According to official estimates, 21 new projects, pertaining to energy, will add nearly 17,000MW to the national grid. In addition, infrastructure projects such as roads, railways, and optical fiber will; increase regional connectivity, reduce the cost of production through cheap and easy access to raw materials, and explore new sites of minerals.
It should be noted that infrastructure plays a key role in economic prosperity and the bilateral trade of a country; therefore, CPEC can reinvigorate Pakistan’s economy by connecting Pakistan with its neighbor countries such as Iran and China.
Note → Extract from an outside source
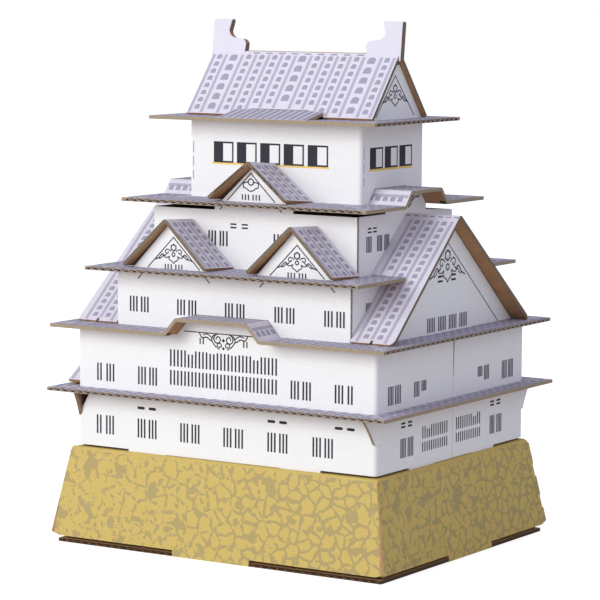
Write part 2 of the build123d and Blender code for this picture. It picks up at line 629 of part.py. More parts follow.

CPEC is not an overall win-win project, it faces multiple changes as well. The challenges are insurgency in Balochistan, disharmony among provinces, political instability, and external pressure on Pakistan.
First, India is financing insurgent activities in Pakistan, e.g arrest of Kulbhushan Jadhav, an Indian spy, who was arrested under charges of espionage in Balochistan. Second, the Baloch Liberation Army is continuously targeting CPEC projects and Chinese investors, for instance, attack on Chinese consulate. Therefore, the government must negotiate with them and solve the problem of missing persons. This will not only stop Baloch’s youth from joining militant organization but it will pave the way for peace in the region as well.
Lastly, the USA and India are trying their best to disrupt CPEC, by putting pressure over Pakistan through FATF and IMF. Thus the government should carefully solve these challenges as well.
In conclusion, FDI inflows and CPEC will solve many economic and social problems such as energy shortfall, trade deficit, and unemployment. On the contrary, myopic policies of the PTI government can exacerbate the crisis. Therefore, the government should give proper attention to policy formulation regarding CPEC.